Right continuous filtrations have some nice properties, as we will see later. If the original filtration is not right continuous, the slightly refined filtration is:
Suppose again that \( \mf F = \{\ms F_t: t \in [0, \infty)\} \) is a filtration. Then \( \mf F_+ \) is a right continuous filtration.
For \( t \in T \) \[ \ms F_{t++} = \bigcap\{\ms F_{s+}: s \in (t, \infty)\} = \bigcap\left\{\bigcap\{\ms F_r: r \in (s, \infty)\}: s \in (t, \infty)\right\} = \bigcap\{\ms F_u: u \in (t, \infty)\} = \ms F_{t+} \]
For a stochastic process \( \bs X = \{X_t: t \in [0, \infty)\} \) in continuous time, often the filtration \( \mf F \) that is most useful is the right-continuous refinement of the natural filtration. That is, \( \mf F = \mf F^0_+ \), so that \( \ms F_t = \sigma\{X_s: s \in [0, t]\}_+ \) for \( t \in [0, \infty) \).
Suppose again that we have a fixed sample space \( (\Omega, \ms F) \). Random variables taking values in the time set \( T \) are important, but often as we will see, it's necessary to allow such variables to take the value \( \infty \) as well as finite times. So let \( T_\infty = T \cup \{\infty\} \). We extend order to \( T_\infty \) by the obvious rule that \( t \lt \infty \) for every \( t \in T \). We also extend the topology on \( T \) to \( T_\infty \) by the rule that for each \( s \in T \), the set \( \{t \in T_\infty: t \gt s\} \) is an open neighborhood of \( \infty\). That is, \( T_\infty \) is the one-point compactification of \( T \). The reason for this is to preserve the meaning of time converging to infinity. That is, if \( (t_1, t_2, \ldots) \) is a sequence in \( T_\infty \) then \( t_n \to \infty \) as \( n \to \infty \) if and only if, for every \( t \in T \) there exists \( m \in \N_+ \) such that \( t_n \gt t \) for \( n \gt m \). We then give \( T_\infty \) the Borel \( \sigma \)-algebra \( \ms T_\infty \) as before. In discrete time, this is once again the discrete \( \sigma \)-algebra, so that all subsets are measurable. In both cases, we now have an enhanced time space is \( (T_\infty, \ms T_\infty) \). A random variable \( \tau \) taking values in \( T_\infty \) is called a random time.

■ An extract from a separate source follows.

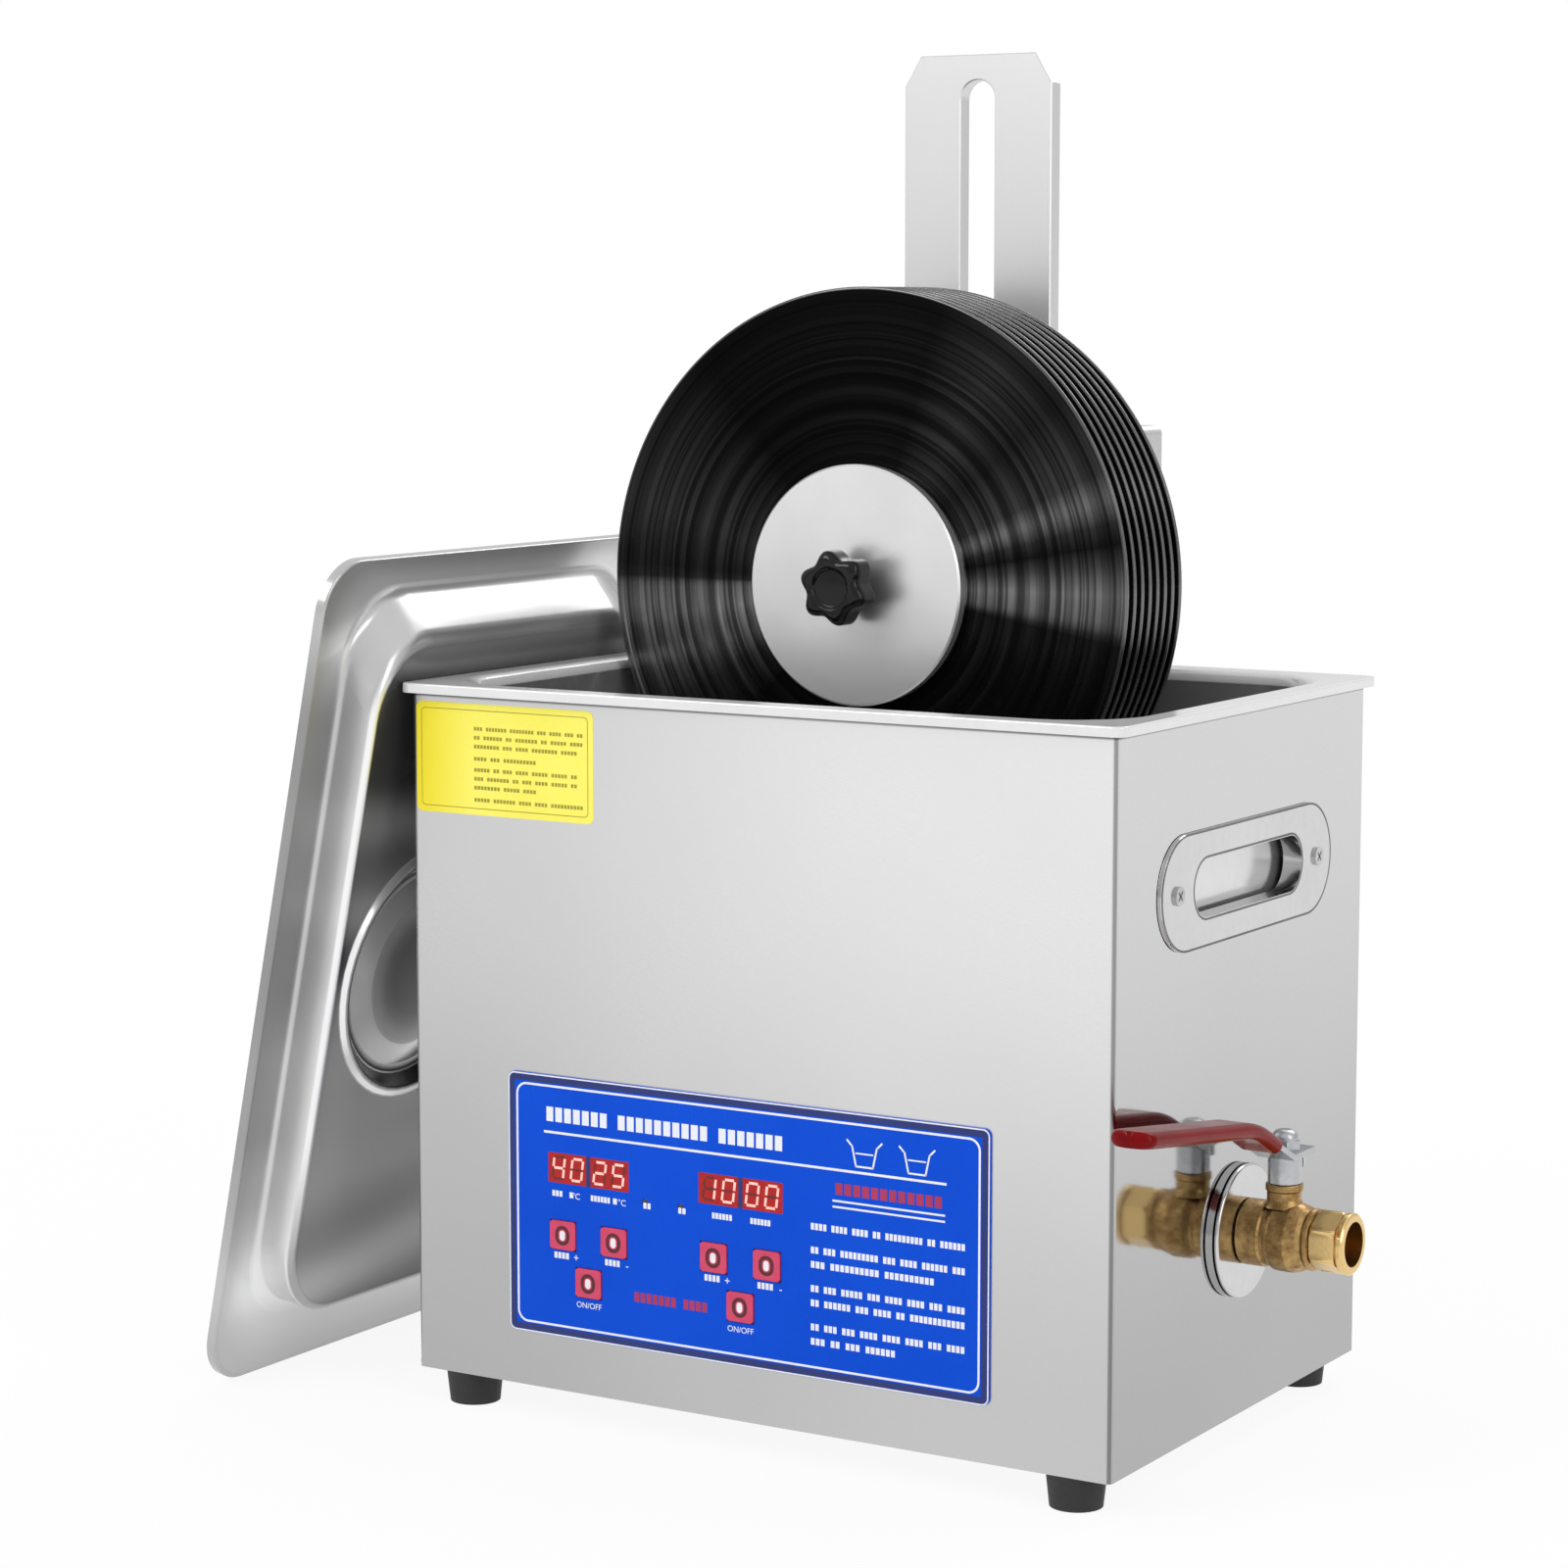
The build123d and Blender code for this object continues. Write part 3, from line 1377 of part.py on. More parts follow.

Suppose that \( \mf F = \{\ms F_t: t \in T\} \) is a filtration on \( (\Omega, \ms F) \). A random time \( \tau \) is a stopping time relative to \( \mf F \) if \( \{\tau \le t\} \in \ms F_t \) for each \( t \in T \).
In a sense, a stopping time is a random time that does not require that we see into the future. That is, we can tell whether or not \( \tau \le t \) from our information at time \( t \). The term stopping time comes from gambling. Consider a gambler betting on games of chance. The gambler's decision to stop gambling at some point in time and accept his fortune must define a stopping time. That is, the gambler can base his decision to stop gambling on all of the information that he has at that point in time, but not on what will happen in the future. The terms Markov time and optional time are sometimes used instead of stopping time. If \( \tau \) is a stopping time relative to a filtration, then it is also a stoping time relative to any finer filtration:
Suppose that \( \mf F = \{\ms F_t: t \in T\} \) and \( \mf G = \{\ms G_t: t \in T\} \) are filtrations on \( (\Omega, \ms F) \), and that \(\mf G\) is finer than \( \mf F \). If a random time \( \tau \) is a stopping time relative to \( \mf F \) then \( \tau \) is a stopping time relative to \( \mf G \).
This is very simple. If \( t \in T \) then \( \{\tau \le t\} \in \ms F_t \) and hence \( \{\tau \le t\} \in \ms G_t \) since \( \ms F_t \subseteq \ms G_t \).
So, the finer the filtration, the larger the collection of stopping times. In fact, every random time is a stopping time relative to the finest filtration \( \mf F \) where \( \ms F_t = \ms F \) for every \( t \in T \). But this filtration corresponds to having complete information from the beginning of time, which of course is usually not sensible. At the other extreme, for the coarsest filtration \( \mf F \) where \( \ms F_t = \{\Omega, \emptyset\} \) for every \( t \in T \), the only stopping times are constants. That is, random times of the form \( \tau(\omega) = t \) for every \( \omega \in \Omega \), for some \(t \in T_\infty \).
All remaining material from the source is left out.